# Job:
Your task is to restate the data word for word.

# Data block:
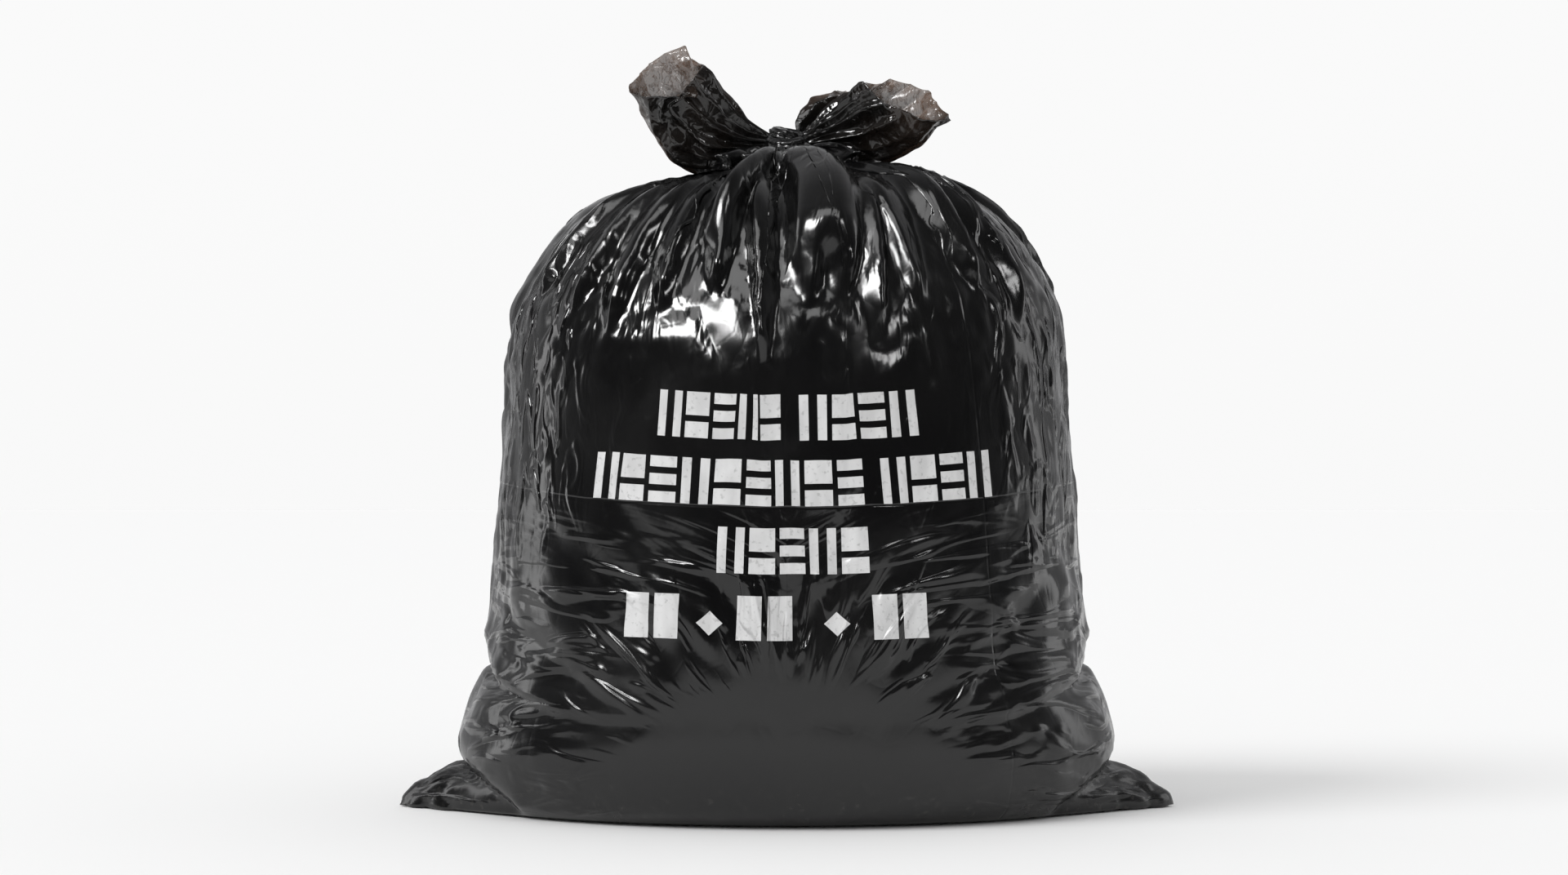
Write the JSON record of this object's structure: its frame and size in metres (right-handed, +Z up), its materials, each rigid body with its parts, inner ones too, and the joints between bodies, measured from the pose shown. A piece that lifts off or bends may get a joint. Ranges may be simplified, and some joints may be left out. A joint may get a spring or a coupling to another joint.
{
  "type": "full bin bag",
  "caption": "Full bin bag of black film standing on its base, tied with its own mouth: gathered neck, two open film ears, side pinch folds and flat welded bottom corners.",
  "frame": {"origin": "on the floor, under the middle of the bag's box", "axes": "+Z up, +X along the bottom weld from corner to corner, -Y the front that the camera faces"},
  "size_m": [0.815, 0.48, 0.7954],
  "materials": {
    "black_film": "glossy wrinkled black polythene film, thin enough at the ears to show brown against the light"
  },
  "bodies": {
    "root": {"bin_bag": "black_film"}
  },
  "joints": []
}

# Final answer:
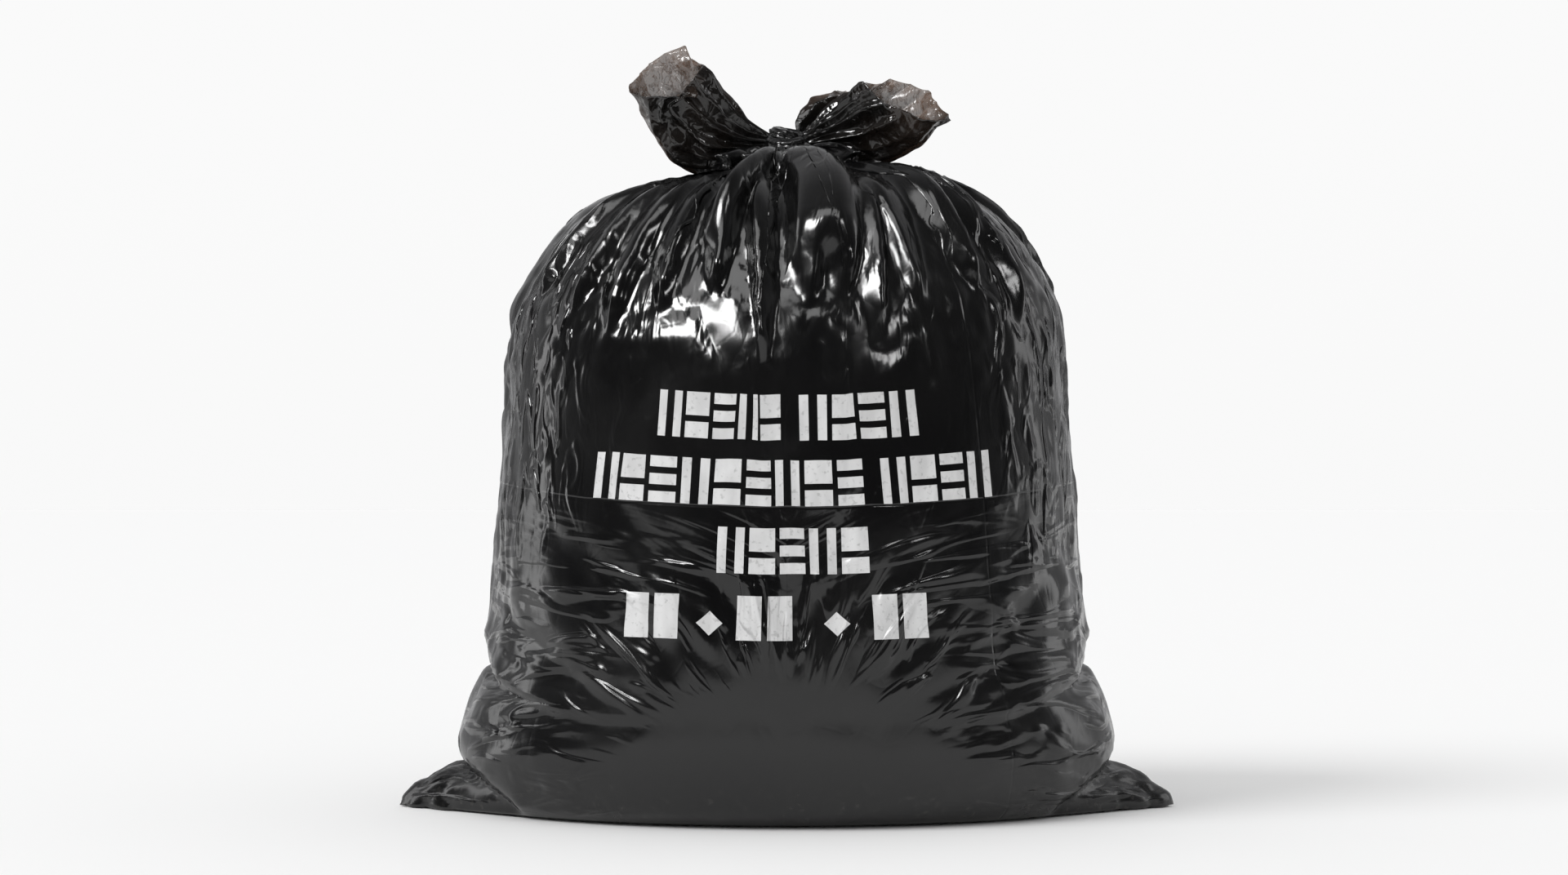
Write the JSON record of this object's structure: its frame and size in metres (right-handed, +Z up), its materials, each rigid body with its parts, inner ones too, and the joints between bodies, measured from the pose shown. A piece that lifts off or bends may get a joint. Ranges may be simplified, and some joints may be left out. A joint may get a spring or a coupling to another joint.
{
  "type": "full bin bag",
  "caption": "Full bin bag of black film standing on its base, tied with its own mouth: gathered neck, two open film ears, side pinch folds and flat welded bottom corners.",
  "frame": {"origin": "on the floor, under the middle of the bag's box", "axes": "+Z up, +X along the bottom weld from corner to corner, -Y the front that the camera faces"},
  "size_m": [0.815, 0.48, 0.7954],
  "materials": {
    "black_film": "glossy wrinkled black polythene film, thin enough at the ears to show brown against the light"
  },
  "bodies": {
    "root": {"bin_bag": "black_film"}
  },
  "joints": []
}